Sounds to me like intermittent connection problem radio to antenna, or with radio speakers.

Has anyone experienced similar, and what was found? Since I live 2 hours south of the lake, not sure how to check it out from home. Will check connections first since wave pounding tends to cause issues.

If cannot find issue quickly, will replace radio and/or antenna, so recommendations considered for good, reasonable cost equipment desired.
I have about 3 weeks to get it figured out before I want to be on lake again.


----------



## freyedknot (Apr 10, 2004)

my antenna connection comes loose every so often.only thing i can think of?


----------



## bountyhunter (Apr 28, 2004)

put your radio on a different ant and try it. or take your radio ant connector apart clean and re install things oxidized. take the mike connector apart and clean it to.


----------



## KPI (Jun 4, 2011)

best connection for the antenna is a solder !!!I did mine and was amazed how good it worked!!!!I would never use one of the solderless connectors because it is not as reliable and the ship to shore may be you only chance to get help!!!!


----------



## FarmerChris (Oct 31, 2011)

Thanks for the responses so far. More information now.
Model is Uniden Solara, came new with boat 2007 install,
Antenna is Shakespeare 8 ft model 5206 on 4 way ratchet mount.
I have boat stored upstairs in bank barn.
Put up antenna, turned it on.
Of course no responses to radio check on Ch 68 or 79, but tried anyway!
Switched to WX Channel 2 and the NE Ohio weather from NOAA came through loud and clear. Started checking different WX channels, got clear message transmission on 2, 3, 4, static on 5, some on 6 and I think 7. As I was listening to Zanesville area on Ch 4 it started to break up. Got worse. I started switching channels and listening, played with volume, squelch, turned radio off and on a couple times.
After 15 minute or so, no longer received ch 2, or 3. 4 came in ok, some of the others would break up.
I did tighten antenna connections and moved them and the antenna around while listening. It did not appear to make a difference.
I will clean the connections and try again.
Keep coming with the ideas. Thanks


----------



## Buckeye Ron (Feb 3, 2005)

FarmerChris,
Find someone who has a hand held marine radio and try your radio then. I used this method after I had a problem with my mic and had to buy a new one. Maybe someone in your area has a set or at least one to give it a try.

Ron


----------



## rod bender bob (May 19, 2004)

First thing I would do is try to find a friend who has a good working radio and see if you can hook up to his antenna. If radio works OK you have antenna problem or connection problem, if not you have radio or connection problem. You have eliminated one of three problems. Sometimes wiggling the wire (a technical term  at the radio and at the antenna will show a connection problem, or bouncing tge antenna around like happens on the water will show a problem. My experience is it is unually a ground problem somewhere. Make sure you coax isn't damaged. Boat equipment takes such a beating it's a wonder any if it works, Good luck.


----------



## KaGee (Sep 8, 2006)

Majority of the radio problems are actually the antenna. Majority of antenna problems are located at the connector... especially if it's a solderless connector. As said above, poor or oxidized connections.


----------



## erie mako (Jan 22, 2013)

The Solara that I have has been bulletproof for me.
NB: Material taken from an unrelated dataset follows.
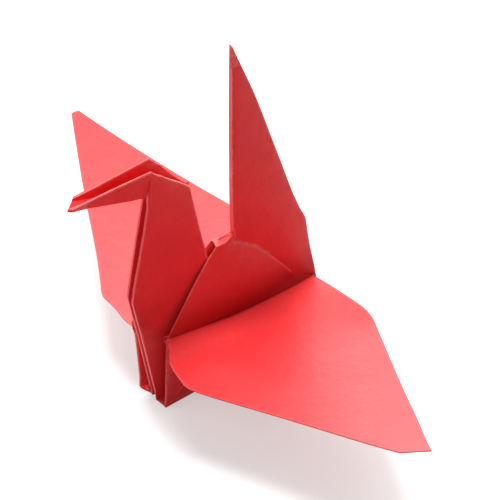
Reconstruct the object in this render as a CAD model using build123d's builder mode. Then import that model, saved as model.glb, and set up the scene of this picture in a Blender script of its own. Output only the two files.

Yours sounds like it has an internal "thermal" problem that causes it to quit after on for a while. (seen that many times!)

The unfortunate thing is that to get it serviced will probably cost more that a new radio...you can get a new Uniden 380 for under $100 at Defender Marine!


----------



## Rodbuster (Apr 14, 2004)

I have a Raymarine it would work fine for the first 2 hrs or so.
Than only a few channels would work. I had to send it to factory to get it fixed
They said something in a loop circuit. Works great now.


----------



## sherman51 (Apr 12, 2011)

try taking the connector apart and clean. if you can solder the end of your connection. this is where most problems are.
sherman


----------



## Misdirection (Jul 16, 2012)

Considering that your radio could literally save your or someone else's life, I would replace it with a new DSC model and new antenna if your budget allows. If that isn't an option, invest in a cheap handheld as a backup.

Sent from my DROID RAZR using Ohub Campfire mobile app


----------



## ApeShip (Apr 17, 2006)

FarmerChris said:


> Thanks for the responses so far. More information now.
> Model is Uniden Solara, came new with boat 2007 install,
> Antenna is Shakespeare 8 ft model 5206 on 4 way ratchet mount.
> .....s


I am pretty sure that is what I have, and same as you, came new with the boat on 03. Even though my unit has had no issues I have been considering replacing it; it was cheap then and will be 11 years old...Yikes.

For such a critical life saving device, yours and others, replace it with a smarter DSC model and the best antenna you can afford.


----------



## sherman51 (Apr 12, 2011)

cabelas is having a big sale today with free shipping. might just be a good time to buy a new radio and a good 5225 xt antenna.
sherman


----------